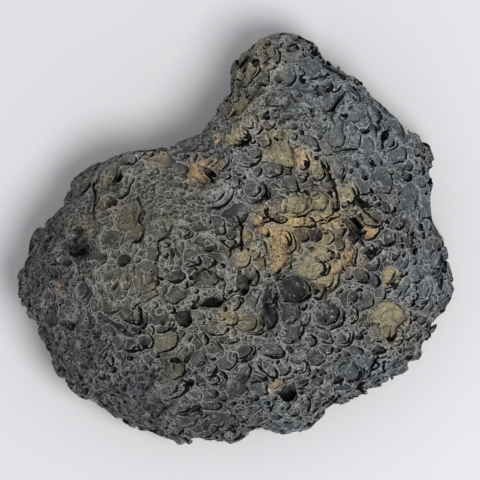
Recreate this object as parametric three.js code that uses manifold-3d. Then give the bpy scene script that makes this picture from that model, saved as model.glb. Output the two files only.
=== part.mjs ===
// A piece of vesicular lava (scoria): a broad, low body and a blunt horn that meet in a re-entrant notch,
// with a creased top, burst gas bubbles and a rubbed underside that it rests on.
// Millimetres, +Z up. The origin is under the middle of the stone, on the surface that it rests on.
import * as THREE from "three";
import { ImprovedNoise } from "three/addons/math/ImprovedNoise.js";
import { mergeVertices } from "three/addons/utils/BufferGeometryUtils.js";
import Module from "manifold-3d";

// Driving dimensions of the whole stone.
const LENGTH = 150;
const WIDTH = 140;
const THICKNESS = 56;

// The widest level, where the top turns over into the underside.
const GIRTH_HEIGHT = 19;
// Height of the top before its swells and dips.
const CROWN_HEIGHT = 46;
// The underside reaches this far below the resting plane before it is trimmed flat there.
const TRIM_DEPTH = 3;
// How square the stone is in section: 2 is an ellipse, more has a flatter top and steeper sides.
const TOP_SQUARENESS = 2.7;
const UNDERSIDE_SQUARENESS = 2.4;
// Bearings at which a lobe's outline is read off.
const BEARINGS = 1440;

// The two lobes, each with the point it spreads from, the fineness of its faces, and its outline at the
// widest level, anticlockwise. The stretch of each outline inside the other lobe is buried there.
const BODY = {
  hub: [0, -18],
  rings: 12,
  outline: [
    [75, -16.5], [73.5, -9], [72.5, -3], [69.5, 1.5], [65.5, 7], [60, 22], [42, 33], [22, 39], [2, 39],
    [-10, 35.5], [-20, 33.5], [-28, 31.5], [-36, 31], [-43.5, 27.5], [-48.5, 23.5], [-54.5, 20.5],
    [-58.5, 13.5], [-62, 9], [-68.5, 2], [-71.5, -5], [-75, -14], [-73.5, -23], [-69.5, -27], [-66, -35],
    [-62, -43], [-57, -51], [-51.5, -56], [-43.5, -59], [-36, -64.5], [-29, -66], [-20.5, -69.5],
    [-12.5, -68], [-4.5, -69.5], [3, -67.5], [10, -66], [18, -67], [26, -63], [33, -58.5], [40, -53.5],
    [48, -51.5], [53, -47], [61, -43.5], [65, -37.5], [67.5, -29], [71, -24.5],
  ],
};
const HORN = {
  hub: [30, 32],
  rings: 8,
  outline: [
    [66.5, 11], [67.5, 20], [66, 28], [64, 35], [58.5, 38], [53.5, 43], [46, 49.5], [38, 56.5], [31, 61],
    [28.5, 65], [22.5, 69], [14.5, 70], [7, 69.5], [3, 65], [-0.5, 58.5], [0, 52.5], [-5, 47], [-9.5, 40.5],
    [-12, 33], [-13, 20], [-8, 6], [4, -7], [22, -16], [44, -17], [59, -9], [65, 3],
  ],
};

// Broad swells and dips of the top: where, how far along and across, which way the long axis runs, how high.
const SWELLS = [
  { x: -20, y: -16, along: 40, across: 32, turn: 10, rise: 9 },
  { x: 8, y: 58, along: 16, across: 8, turn: 75, rise: 8 },
  { x: 20, y: 34, along: 16, across: 8, turn: -50, rise: 6 },
  { x: 42, y: 14, along: 16, across: 6, turn: -35, rise: 8 },
  { x: 58, y: 32, along: 18, across: 12, turn: -45, rise: -7 },
  { x: 14, y: 3, along: 18, across: 10, turn: -25, rise: -5 },
  { x: 26, y: -8, along: 12, across: 9, turn: 0, rise: -3 },
  { x: 36, y: -38, along: 20, across: 15, turn: 20, rise: 4 },
  { x: 62, y: -10, along: 12, across: 12, turn: 0, rise: 3 },
];

// Lumpiness from coarse to fine: the size of the lumps, and how far they stand in and out.
const LUMPS = [
  { size: 17, reach: 3 },
  { size: 8, reach: 1.7 },
];
// The share of that lumpiness left on a sheer side.
const SIDE_LUMPINESS = 0.5;

// The largest burst bubbles and the one deep cavity: where, half lengths along, across and down, which way
// the long axis runs, and how deep.
const BUBBLES = [
  { x: 14.3, y: 31.8, along: 6.8, across: 4.6, down: 4, turn: -62, depth: 2.6 },
  { x: 52, y: -27.5, along: 9.2, across: 8, down: 6, turn: -40, depth: 3.2 },
  { x: 53.2, y: -31.8, along: 4.6, across: 4.2, down: 4, turn: 0, depth: 4.4 },
  { x: 40.6, y: 5, along: 4.6, across: 2.8, down: 7, turn: -62, depth: 10.5 },
  { x: 25.5, y: 12.6, along: 7, across: 6, down: 4.5, turn: -15, depth: 2.4 },
  { x: 20.8, y: 11, along: 4.8, across: 3.8, down: 4, turn: 5, depth: 4 },
  { x: 6, y: 16.5, along: 6, across: 5, down: 4, turn: -20, depth: 2 },
  { x: 19.4, y: -16.6, along: 6, across: 5, down: 5, turn: 10, depth: 3.2 },
  { x: 15, y: -4.5, along: 9, across: 5, down: 5, turn: 88, depth: 2.4 },
  { x: 5.2, y: -28.6, along: 7.4, across: 5.6, down: 5, turn: 12, depth: 3.4 },
  { x: 31, y: -25.2, along: 5.2, across: 4.4, down: 4, turn: -30, depth: 3 },
  { x: 38.2, y: -45, along: 5.8, across: 4.6, down: 5, turn: -20, depth: 4 },
  { x: 18.2, y: -53, along: 4.4, across: 3.8, down: 4.4, turn: 0, depth: 4.6 },
  { x: -22, y: -44, along: 6, across: 5, down: 4.6, turn: 60, depth: 2.4 },
  { x: -17.6, y: -26.6, along: 4, across: 3, down: 4, turn: 60, depth: 4 },
  { x: -53.5, y: -3, along: 6.8, across: 3.6, down: 4, turn: -12, depth: 3 },
  { x: -35.8, y: 5.6, along: 7, across: 4.8, down: 4.5, turn: 70, depth: 1.8 },
  { x: -12.8, y: 23.4, along: 6.6, across: 3, down: 4, turn: -36, depth: 3.2 },
  { x: 15.2, y: 48, along: 5.2, across: 4.4, down: 4.2, turn: -25, depth: 2.4 },
  { x: 36.5, y: 34.5, along: 7.4, across: 6, down: 5, turn: 40, depth: 2.2 },
  { x: 48.8, y: 19.4, along: 5.8, across: 5, down: 4.4, turn: 20, depth: 2 },
];
const BUBBLE_RINGS = 2;

const noise = new ImprovedNoise();

// A lobe's outline as one radius from its hub on each bearing, read off a smooth curve through its points.
function outlineRadii({ hub, outline }) {
  const curve = new THREE.CatmullRomCurve3(outline.map(([x, y]) => new THREE.Vector3(x, y, 0)), true);
  const seen = curve.getPoints(BEARINGS * 4).map((p) => {
    const arm = new THREE.Vector2(p.x - hub[0], p.y - hub[1]);
    return { bearing: arm.angle(), radius: arm.length() };
  });
  seen.sort((a, b) => a.bearing - b.bearing);
  const radii = [];
  let next = 0;
  for (let i = 0; i < BEARINGS; i++) {
    while (next < seen.length - 1 && seen[next].bearing < (i * 2 * Math.PI) / BEARINGS) next++;
    radii.push(seen[next].radius);
  }
  return radii;
}

BODY.radii = outlineRadii(BODY);
HORN.radii = outlineRadii(HORN);

// A lobe's radius on any bearing, between the two nearest that were read off.
function outlineRadius({ radii }, bearing) {
  const place = (((bearing / (2 * Math.PI)) % 1) + 1) * BEARINGS;
  const low = Math.floor(place);
  return THREE.MathUtils.lerp(radii[low % BEARINGS], radii[(low + 1) % BEARINGS], place - low);
}

// One smooth swell's height at a point.
function swell({ x, y, along, across, turn, rise }, px, py) {
  const arm = new THREE.Vector2(px - x, py - y).rotateAround(new THREE.Vector2(), -THREE.MathUtils.degToRad(turn));
  return rise * Math.exp(-0.5 * ((arm.x / along) ** 2 + (arm.y / across) ** 2));
}

// Height of the top before it rounds over at the outline.
function crownHeight(x, y) {
  return SWELLS.reduce((sum, each) => sum + swell(each, x, y), CROWN_HEIGHT);
}

// Height of one lobe's rounded top over a point in plan, without the lumps.
function lobeHeight(lobe, x, y) {
  const arm = new THREE.Vector2(x - lobe.hub[0], y - lobe.hub[1]);
  const share = Math.min(arm.length() / outlineRadius(lobe, arm.angle()), 1);
  const left = (1 - share ** TOP_SQUARENESS) ** (1 / TOP_SQUARENESS);
  return GIRTH_HEIGHT + (crownHeight(x, y) - GIRTH_HEIGHT) * left;
}

function topHeight(x, y) {
  return Math.max(lobeHeight(BODY, x, y), lobeHeight(HORN, x, y));
}

// Moves one point of the unit sphere to the smooth lobe: its bearing is kept, and its height on the
// sphere says how far in from the outline it lies, above or below the widest level.
function placeOnLobe(lobe, point) {
  const bearing = Math.atan2(point.y, point.x);
  const level = Math.asin(THREE.MathUtils.clamp(point.z, -1, 1));
  const squareness = level > 0 ? TOP_SQUARENESS : UNDERSIDE_SQUARENESS;
  const share = Math.max(Math.cos(level), 0) ** (2 / squareness);
  const rise = Math.abs(Math.sin(level)) ** (2 / squareness);
  const radius = outlineRadius(lobe, bearing) * share;
  const x = lobe.hub[0] + radius * Math.cos(bearing);
  const y = lobe.hub[1] + radius * Math.sin(bearing);
  const reach = level > 0 ? crownHeight(x, y) - GIRTH_HEIGHT : -(GIRTH_HEIGHT + TRIM_DEPTH);
  point.set(x, y, GIRTH_HEIGHT + reach * rise);
}

// Pushes each point in or out along its normal by the sum of the noise at every size of lump.
function roughen(geometry) {
  geometry.computeVertexNormals();
  const { position, normal } = geometry.attributes;
  for (let i = 0; i < position.count; i++) {
    const point = new THREE.Vector3().fromBufferAttribute(position, i);
    const outward = new THREE.Vector3().fromBufferAttribute(normal, i);
    const push = LUMPS.reduce(
      (sum, { size, reach }) => sum + reach * noise.noise(point.x / size, point.y / size, point.z / size),
      0,
    );
    point.addScaledVector(outward, push * THREE.MathUtils.lerp(SIDE_LUMPINESS, 1, Math.abs(outward.z)));
    position.setXYZ(i, point.x, point.y, point.z);
  }
}

// Only positions, shared between faces, as a solid needs them.
function bare(geometry) {
  geometry.deleteAttribute("normal");
  geometry.deleteAttribute("uv");
  return mergeVertices(geometry, 1e-4);
}

function lobeGeometry(lobe) {
  const geometry = bare(new THREE.IcosahedronGeometry(1, lobe.rings));
  const { position } = geometry.attributes;
  const point = new THREE.Vector3();
  for (let i = 0; i < position.count; i++) {
    placeOnLobe(lobe, point.fromBufferAttribute(position, i));
    position.setXYZ(i, point.x, point.y, point.z);
  }
  roughen(geometry);
  return bare(geometry);
}

// An egg-shaped bubble, sunk so that it goes the stated depth below the top.
function bubble({ x, y, along, across, down, turn, depth }) {
  const geometry = bare(new THREE.IcosahedronGeometry(1, BUBBLE_RINGS));
  geometry.scale(along, across, down);
  geometry.rotateZ(THREE.MathUtils.degToRad(turn));
  return geometry.translate(x, y, topHeight(x, y) - depth + down);
}

// Everything below the plane that the stone rests on.
function ground() {
  const side = 2 * LENGTH;
  return bare(new THREE.BoxGeometry(side, side, THICKNESS).translate(0, 0, -THICKNESS / 2));
}

const wasm = await Module();
wasm.setup();

function solidOf(geometry) {
  return new wasm.Manifold(
    new wasm.Mesh({
      numProp: 3,
      vertProperties: geometry.attributes.position.array,
      triVerts: new Uint32Array(geometry.index.array),
    }),
  );
}

function geometryOf(solid) {
  const { vertProperties, triVerts } = solid.getMesh();
  return new THREE.BufferGeometry()
    .setAttribute("position", new THREE.BufferAttribute(vertProperties, 3))
    .setIndex(new THREE.BufferAttribute(triVerts, 1));
}

// Brings the stone to its stated length, width and thickness, with the origin under its middle.
function trueToSize(geometry) {
  geometry.computeBoundingBox();
  const size = geometry.boundingBox.getSize(new THREE.Vector3());
  const middle = geometry.boundingBox.getCenter(new THREE.Vector3());
  geometry.translate(-middle.x, -middle.y, -geometry.boundingBox.min.z);
  return geometry.scale(LENGTH / size.x, WIDTH / size.y, THICKNESS / size.z);
}

function lavaRock() {
  let solid = solidOf(lobeGeometry(BODY)).add(solidOf(lobeGeometry(HORN)));
  for (const each of BUBBLES) solid = solid.subtract(solidOf(bubble(each)));
  solid = solid.subtract(solidOf(ground()));
  const material = new THREE.MeshStandardMaterial({ color: 0x565654, roughness: 0.92, metalness: 0 });
  const mesh = new THREE.Mesh(trueToSize(geometryOf(solid)), material);
  mesh.geometry.computeVertexNormals();
  mesh.name = "lava_rock";
  return mesh;
}

const stone = new THREE.Group();
stone.add(lavaRock());
export default stone;
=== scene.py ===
import math
import time

import bmesh
import bpy
import numpy as np
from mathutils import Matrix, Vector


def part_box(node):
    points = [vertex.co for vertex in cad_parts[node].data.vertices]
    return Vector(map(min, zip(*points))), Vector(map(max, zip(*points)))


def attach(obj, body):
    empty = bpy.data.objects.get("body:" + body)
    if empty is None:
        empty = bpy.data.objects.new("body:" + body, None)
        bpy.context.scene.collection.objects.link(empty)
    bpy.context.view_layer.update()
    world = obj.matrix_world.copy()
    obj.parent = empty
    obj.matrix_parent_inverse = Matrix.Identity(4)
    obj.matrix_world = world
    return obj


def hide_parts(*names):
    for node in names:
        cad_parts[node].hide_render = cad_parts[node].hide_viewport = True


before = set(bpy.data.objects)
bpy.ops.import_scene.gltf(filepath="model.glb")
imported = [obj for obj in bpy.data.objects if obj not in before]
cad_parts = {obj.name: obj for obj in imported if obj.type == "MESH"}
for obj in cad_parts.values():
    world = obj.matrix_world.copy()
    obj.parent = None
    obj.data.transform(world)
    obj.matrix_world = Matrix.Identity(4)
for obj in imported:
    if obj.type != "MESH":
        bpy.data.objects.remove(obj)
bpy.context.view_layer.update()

import openvdb
from mathutils import Vector
from mathutils.kdtree import KDTree

startTime = time.time()
seeded = np.random.default_rng


def report(stage):
    print(f"{stage}: {time.time() - startTime:.1f} s")


def addToScene(name, data):
    thing = bpy.data.objects.new(name, data)
    bpy.context.scene.collection.objects.link(thing)
    return thing


# the working block: the stone as small cells, each holding its distance from the surface in mm
block = {
    "cell": 0.34,  # edge of one cell, mm
    "band": 3.0,  # distances are kept this far from the surface, mm
    "margin": 3.0,  # empty room round the stone, mm
}
cell = block["cell"]
lowMm = np.array(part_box("lava_rock")[0]) * 1000 - block["margin"]
highMm = np.array(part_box("lava_rock")[1]) * 1000 + block["margin"]
firstCell = np.floor(lowMm / cell).astype(int)
blockShape = tuple(np.ceil(highMm / cell).astype(int) - firstCell + 1)


def softened(field, reach):
    # blurs a field over this many mm, one axis after another
    sigma = reach / cell
    half = max(1, math.ceil(2.3 * sigma))
    weights = np.exp(-0.5 * (np.arange(-half, half + 1) / sigma) ** 2)
    weights = (weights / weights.sum()).astype(np.float32)
    for axis in range(3):
        room = [(half, half) if a == axis else (0, 0) for a in range(3)]
        padded = np.pad(field, room, mode="edge")
        blurred = np.zeros_like(field)
        for step, weight in enumerate(weights):
            window = [slice(None)] * 3
            window[axis] = slice(step, step + field.shape[axis])
            blurred += weight * padded[tuple(window)]
        field = blurred
    return field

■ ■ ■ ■

TASK: Quote only the stretch of lines that starts the data above and ends with the line containing "const THICKNESS = 56;", both included.

ANSWER TO THIS TASK:
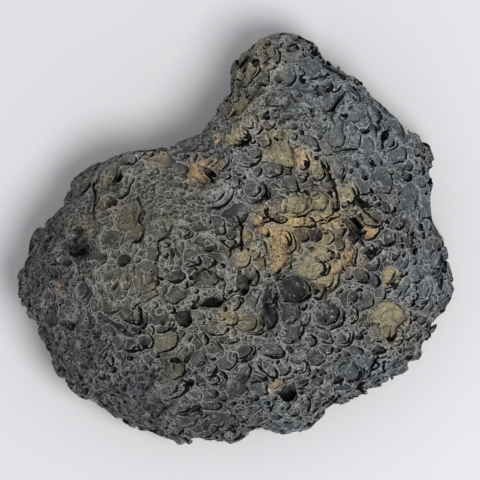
Recreate this object as parametric three.js code that uses manifold-3d. Then give the bpy scene script that makes this picture from that model, saved as model.glb. Output the two files only.
=== part.mjs ===
// A piece of vesicular lava (scoria): a broad, low body and a blunt horn that meet in a re-entrant notch,
// with a creased top, burst gas bubbles and a rubbed underside that it rests on.
// Millimetres, +Z up. The origin is under the middle of the stone, on the surface that it rests on.
import * as THREE from "three";
import { ImprovedNoise } from "three/addons/math/ImprovedNoise.js";
import { mergeVertices } from "three/addons/utils/BufferGeometryUtils.js";
import Module from "manifold-3d";

// Driving dimensions of the whole stone.
const LENGTH = 150;
const WIDTH = 140;
const THICKNESS = 56;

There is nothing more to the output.